Les sprays inhalés représentent le gros de ce nouveau Registre (potentiel de 700 M€) qui devrait également accueillir la copaxone (50 M€) et les collyres (200 M€), soit un total de 950 M€. Outre l’indispensable équivalence des marges requise, les syndicats pharmaceutiques demandent la mise en place d’un mécanisme incitatif à la substitution, comme un plafonnement des remises à 40 %, calqué sur les génériques classiques.

LES TEXTES DE RÉFÉRENCE

• Création du Registre des hybrides à l’article L. 5121-10 du Code de la santé publique (CSP).

• Introduction de la possibilité de substitution à l’article L. 5125-23 du CSP.

• Introduction de la base de remboursement sur la spécialité hybride la plus chère à l’article L. 162-16 du Code de la Sécurité sociale (CSS).

• Décret 2019-1192 du 19 novembre 2019 fixant les conditions d’élaboration de ce registre.

• Arrêté fixant la liste des classes de médicaments pouvant faire l’objet de groupes inscrits au Registre des hybrides (article L. 5121-10).

• Arrêté paru le 12 avril 2022 (Journal officiel du 14 avril 2022).

• Médicaments pour les maladies obstructives des voies respiration en inhalation – classes ATC : R03A et R03B.
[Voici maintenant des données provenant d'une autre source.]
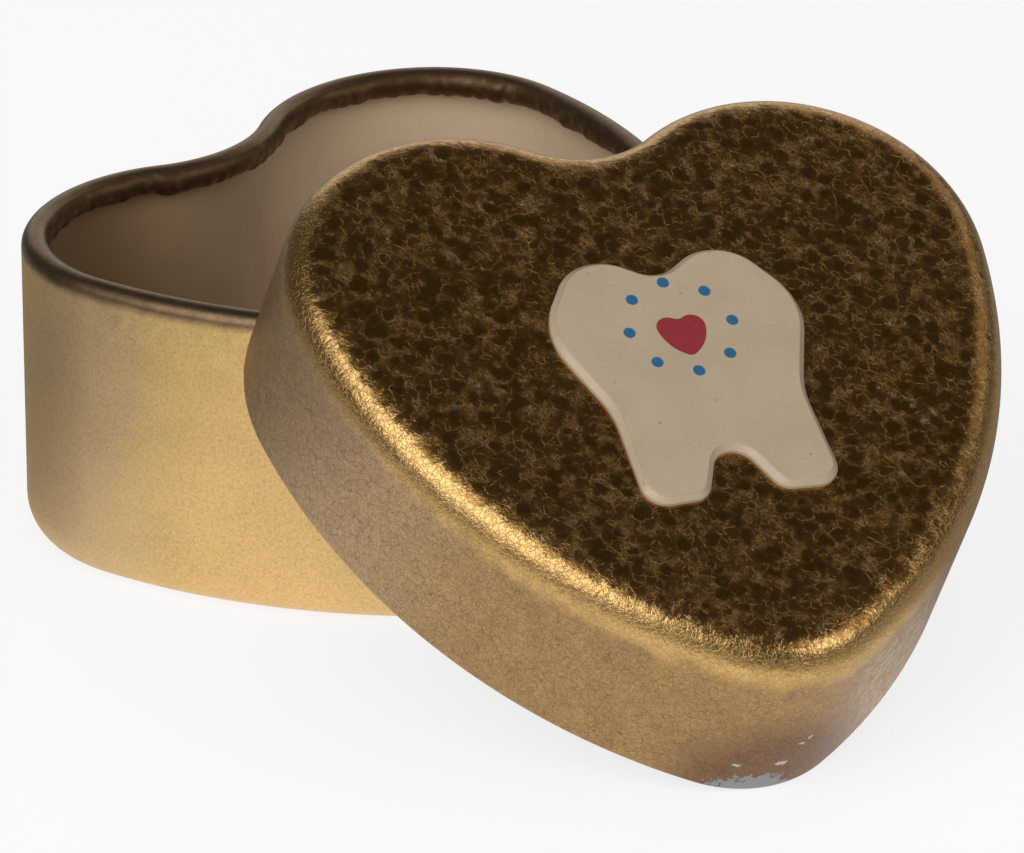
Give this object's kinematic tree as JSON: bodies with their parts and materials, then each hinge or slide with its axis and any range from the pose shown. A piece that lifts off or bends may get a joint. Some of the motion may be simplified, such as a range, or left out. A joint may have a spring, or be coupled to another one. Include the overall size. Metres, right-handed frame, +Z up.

• Introduction de la substitution : autorisée à certaines conditions. Arrêté fixant, après avis de l’Agence nationale de sécurité du médicament et des produits de santé (ANSM), les situations médicales dans lesquelles la substitution peut être effectuée par le pharmacien au sein d’un groupe hybride (art. L. 5125-23). Selon le décret 2019-1192, cet arrêté doit également mentionner le délai dans lequel est rendu l’avis de l’ANSM.

A ce jour, des décrets sont en attente concernant les situations médicales d’exclusion de substitution et les situations médicales de substitution.